The next few years were full of trips to Dorset to nurse Mum and Dad through their various crises. As regular readers will know, Mum and Dad both went into a nursing home last year, and Mum died in December. Throughout this period my walks around the village were a constant source of relief and inspiration. Last summer I remember standing under a lime tree that was heavy with blossom. The bees buzzed around it and the scent was enough to make me want to recline underneath and sink into slumber. For a few blissful moments I could drop everything that was weighing me down.
And then, of course, there has been the Wednesday Weed. In spring and summer this has been an easy piece to write, but it has become more and more difficult in the winter. I have gradually moved on from plants that everyone would agree was a weed, to plants that are wild but desirable, to plants that are happily growing in someone’s front garden. At Christmas this year I even did a piece that I am rather proud of on brussels sprouts. I have loved finding out about the plants that pop up on the waste ground of East Finchley, but I fear that, after 250 ‘weeds’ I may have to expand my area of interest even further. Still, the one thing about doing a biweekly blog is that, at least twice a week, I have to go outside, open my eyes and see what’s happening. I honestly think that the process of creating the blog has kept me sane over the past few years. The combination of looking and walking, taking photographs and writing is to be highly recommended to anyone who wants to try out their creative wings. And it has kept me accountable. I don’t know if people are exactly hanging on my every word, but I do suspect that some people would notice if I stopped posting, and so I feel a responsibility which has kept me going when nothing else would have done.

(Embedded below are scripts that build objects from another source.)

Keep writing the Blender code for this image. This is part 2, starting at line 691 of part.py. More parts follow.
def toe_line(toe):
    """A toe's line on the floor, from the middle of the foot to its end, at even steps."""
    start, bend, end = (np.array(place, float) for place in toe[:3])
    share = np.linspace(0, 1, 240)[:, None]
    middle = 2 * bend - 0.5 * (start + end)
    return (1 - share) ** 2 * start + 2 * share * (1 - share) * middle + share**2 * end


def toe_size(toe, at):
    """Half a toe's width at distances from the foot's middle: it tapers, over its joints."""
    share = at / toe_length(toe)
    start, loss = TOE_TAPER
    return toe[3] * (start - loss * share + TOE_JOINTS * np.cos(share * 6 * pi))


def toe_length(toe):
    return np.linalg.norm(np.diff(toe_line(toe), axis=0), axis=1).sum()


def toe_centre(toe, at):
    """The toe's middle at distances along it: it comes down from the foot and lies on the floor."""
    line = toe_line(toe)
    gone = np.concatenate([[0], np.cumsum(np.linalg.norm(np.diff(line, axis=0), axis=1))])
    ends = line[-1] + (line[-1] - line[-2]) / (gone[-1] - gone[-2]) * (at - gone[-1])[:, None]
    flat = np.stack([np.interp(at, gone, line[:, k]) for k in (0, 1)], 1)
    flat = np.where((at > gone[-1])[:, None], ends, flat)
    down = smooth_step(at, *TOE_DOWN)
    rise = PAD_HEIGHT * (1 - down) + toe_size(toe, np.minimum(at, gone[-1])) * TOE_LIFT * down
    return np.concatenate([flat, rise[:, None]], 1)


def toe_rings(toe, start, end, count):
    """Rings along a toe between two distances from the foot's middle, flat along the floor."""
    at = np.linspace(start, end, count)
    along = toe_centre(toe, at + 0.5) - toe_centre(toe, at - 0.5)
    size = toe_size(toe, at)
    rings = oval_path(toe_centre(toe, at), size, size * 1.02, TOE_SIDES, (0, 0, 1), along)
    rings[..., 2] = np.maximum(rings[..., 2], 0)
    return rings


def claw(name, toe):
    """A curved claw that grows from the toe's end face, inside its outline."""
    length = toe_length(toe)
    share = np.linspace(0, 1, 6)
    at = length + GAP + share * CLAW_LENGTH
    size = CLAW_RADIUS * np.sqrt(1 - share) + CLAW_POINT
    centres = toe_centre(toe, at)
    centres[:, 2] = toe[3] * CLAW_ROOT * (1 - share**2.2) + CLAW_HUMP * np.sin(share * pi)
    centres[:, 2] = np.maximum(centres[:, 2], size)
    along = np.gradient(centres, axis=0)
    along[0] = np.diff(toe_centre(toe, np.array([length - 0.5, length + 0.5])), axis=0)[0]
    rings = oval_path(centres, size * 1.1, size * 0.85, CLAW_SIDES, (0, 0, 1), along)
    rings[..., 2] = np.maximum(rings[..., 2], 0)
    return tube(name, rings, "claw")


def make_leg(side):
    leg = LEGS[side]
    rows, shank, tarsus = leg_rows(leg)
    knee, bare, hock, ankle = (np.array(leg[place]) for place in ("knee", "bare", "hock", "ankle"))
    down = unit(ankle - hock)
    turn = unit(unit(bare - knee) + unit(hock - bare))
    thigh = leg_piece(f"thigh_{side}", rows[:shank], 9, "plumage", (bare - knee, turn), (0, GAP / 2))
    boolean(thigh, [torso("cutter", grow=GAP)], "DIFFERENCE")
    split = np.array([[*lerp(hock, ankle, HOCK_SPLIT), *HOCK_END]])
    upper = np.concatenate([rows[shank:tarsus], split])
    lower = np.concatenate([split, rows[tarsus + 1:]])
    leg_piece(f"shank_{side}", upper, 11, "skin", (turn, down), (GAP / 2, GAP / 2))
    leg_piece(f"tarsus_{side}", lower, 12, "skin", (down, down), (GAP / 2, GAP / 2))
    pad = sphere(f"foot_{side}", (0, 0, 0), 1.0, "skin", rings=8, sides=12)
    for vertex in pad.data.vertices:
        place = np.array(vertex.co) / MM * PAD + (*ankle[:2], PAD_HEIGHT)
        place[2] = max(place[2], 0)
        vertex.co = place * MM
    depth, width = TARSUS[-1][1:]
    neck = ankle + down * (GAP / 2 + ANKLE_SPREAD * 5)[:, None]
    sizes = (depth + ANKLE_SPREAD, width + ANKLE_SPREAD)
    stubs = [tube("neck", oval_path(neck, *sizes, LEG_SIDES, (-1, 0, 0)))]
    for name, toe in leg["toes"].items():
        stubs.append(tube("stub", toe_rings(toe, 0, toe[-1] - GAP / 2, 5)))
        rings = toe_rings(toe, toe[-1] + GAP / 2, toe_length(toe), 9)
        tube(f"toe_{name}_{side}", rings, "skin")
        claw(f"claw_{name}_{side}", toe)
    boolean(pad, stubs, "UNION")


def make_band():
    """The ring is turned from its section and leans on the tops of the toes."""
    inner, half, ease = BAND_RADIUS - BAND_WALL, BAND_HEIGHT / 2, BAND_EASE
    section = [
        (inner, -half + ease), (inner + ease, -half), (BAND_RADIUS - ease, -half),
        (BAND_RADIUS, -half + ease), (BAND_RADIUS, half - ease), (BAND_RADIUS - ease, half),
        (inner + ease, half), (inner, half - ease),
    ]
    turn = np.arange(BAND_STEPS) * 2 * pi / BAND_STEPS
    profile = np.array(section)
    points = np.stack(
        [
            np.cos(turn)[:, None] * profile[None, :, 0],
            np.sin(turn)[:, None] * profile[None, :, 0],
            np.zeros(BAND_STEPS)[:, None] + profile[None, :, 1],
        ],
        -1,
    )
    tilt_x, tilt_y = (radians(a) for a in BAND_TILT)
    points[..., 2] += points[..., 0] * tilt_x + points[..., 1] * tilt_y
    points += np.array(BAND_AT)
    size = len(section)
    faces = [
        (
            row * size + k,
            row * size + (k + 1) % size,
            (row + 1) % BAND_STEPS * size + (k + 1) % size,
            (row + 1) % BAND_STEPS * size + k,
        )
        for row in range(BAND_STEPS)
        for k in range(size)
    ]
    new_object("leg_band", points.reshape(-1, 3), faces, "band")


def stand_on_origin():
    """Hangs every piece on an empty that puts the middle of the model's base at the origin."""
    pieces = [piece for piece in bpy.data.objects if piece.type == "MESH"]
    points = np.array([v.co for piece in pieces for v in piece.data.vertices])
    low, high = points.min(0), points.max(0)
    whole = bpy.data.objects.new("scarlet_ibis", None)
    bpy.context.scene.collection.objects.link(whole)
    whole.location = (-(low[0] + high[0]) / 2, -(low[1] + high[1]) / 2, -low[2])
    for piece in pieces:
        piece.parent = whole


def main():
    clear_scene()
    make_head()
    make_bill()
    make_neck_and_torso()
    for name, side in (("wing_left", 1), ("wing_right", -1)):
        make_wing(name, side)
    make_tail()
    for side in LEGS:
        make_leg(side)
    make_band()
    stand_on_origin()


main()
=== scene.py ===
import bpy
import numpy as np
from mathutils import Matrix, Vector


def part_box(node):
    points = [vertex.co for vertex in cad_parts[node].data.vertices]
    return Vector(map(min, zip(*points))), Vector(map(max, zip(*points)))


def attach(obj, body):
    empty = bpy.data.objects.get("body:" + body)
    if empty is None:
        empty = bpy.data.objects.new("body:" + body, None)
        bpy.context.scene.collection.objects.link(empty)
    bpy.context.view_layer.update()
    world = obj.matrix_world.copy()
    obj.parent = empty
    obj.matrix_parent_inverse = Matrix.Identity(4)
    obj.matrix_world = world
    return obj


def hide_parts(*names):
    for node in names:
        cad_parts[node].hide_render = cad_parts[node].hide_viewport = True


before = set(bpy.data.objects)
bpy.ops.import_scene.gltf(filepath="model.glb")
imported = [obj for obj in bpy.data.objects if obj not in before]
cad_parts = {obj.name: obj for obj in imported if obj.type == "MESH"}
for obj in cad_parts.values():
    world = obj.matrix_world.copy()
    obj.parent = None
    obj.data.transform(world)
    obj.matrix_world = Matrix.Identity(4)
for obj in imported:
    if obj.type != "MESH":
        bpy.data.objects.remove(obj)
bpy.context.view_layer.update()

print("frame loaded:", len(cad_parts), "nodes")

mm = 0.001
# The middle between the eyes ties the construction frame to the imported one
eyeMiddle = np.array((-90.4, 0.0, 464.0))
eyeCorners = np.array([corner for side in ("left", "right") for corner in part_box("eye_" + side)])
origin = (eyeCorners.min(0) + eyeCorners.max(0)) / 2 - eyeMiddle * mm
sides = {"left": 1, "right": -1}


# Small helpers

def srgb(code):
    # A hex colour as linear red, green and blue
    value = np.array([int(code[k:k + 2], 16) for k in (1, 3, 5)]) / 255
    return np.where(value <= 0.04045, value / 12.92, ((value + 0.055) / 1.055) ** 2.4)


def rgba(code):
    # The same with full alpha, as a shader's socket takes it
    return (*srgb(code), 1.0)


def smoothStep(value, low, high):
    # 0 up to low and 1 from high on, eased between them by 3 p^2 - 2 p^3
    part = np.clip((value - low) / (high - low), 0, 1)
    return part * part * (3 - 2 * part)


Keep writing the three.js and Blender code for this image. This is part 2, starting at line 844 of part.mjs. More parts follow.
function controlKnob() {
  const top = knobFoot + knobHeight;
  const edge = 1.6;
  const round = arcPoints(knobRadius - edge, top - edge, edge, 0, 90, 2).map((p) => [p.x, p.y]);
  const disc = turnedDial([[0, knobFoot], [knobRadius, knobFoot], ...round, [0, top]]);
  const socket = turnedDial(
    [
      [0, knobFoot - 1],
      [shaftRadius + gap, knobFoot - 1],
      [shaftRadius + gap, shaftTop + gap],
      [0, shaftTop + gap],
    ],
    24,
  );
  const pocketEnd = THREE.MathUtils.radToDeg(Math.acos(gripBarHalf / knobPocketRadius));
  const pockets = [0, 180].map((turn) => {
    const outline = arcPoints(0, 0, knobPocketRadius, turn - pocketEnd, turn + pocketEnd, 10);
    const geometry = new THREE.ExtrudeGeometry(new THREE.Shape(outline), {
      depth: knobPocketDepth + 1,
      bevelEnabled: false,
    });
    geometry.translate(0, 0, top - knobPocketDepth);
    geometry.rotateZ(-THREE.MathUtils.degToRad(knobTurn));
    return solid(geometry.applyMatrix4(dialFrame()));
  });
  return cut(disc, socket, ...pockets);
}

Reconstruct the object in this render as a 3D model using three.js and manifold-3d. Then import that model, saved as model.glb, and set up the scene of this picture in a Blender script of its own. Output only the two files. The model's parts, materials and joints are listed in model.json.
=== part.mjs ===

So, the question now is, whither Bugwoman? I shall be considering my plan for the next five years, but I would be grateful for your comments and ideas. Is there anything that you have particularly enjoyed, or would like more of? Does anything stick in your memory? I would quite like to expand my writing to include some of the nature books that have inspired me or piqued my interest. Part of me wants to have some more expeditions to interesting places in London and beyond, but part of me also wants to root back down into the very local. Part of me wants to deepen and research my pieces more thoroughly, while another part loves the broad brush stroke, the overview. Whatever I decide, I can bet that the next five years will throw up opportunities and challenges that I can’t even imagine at the moment. Thank you all for coming along for the ride so far, and I look forward to your company as we gallop into the future.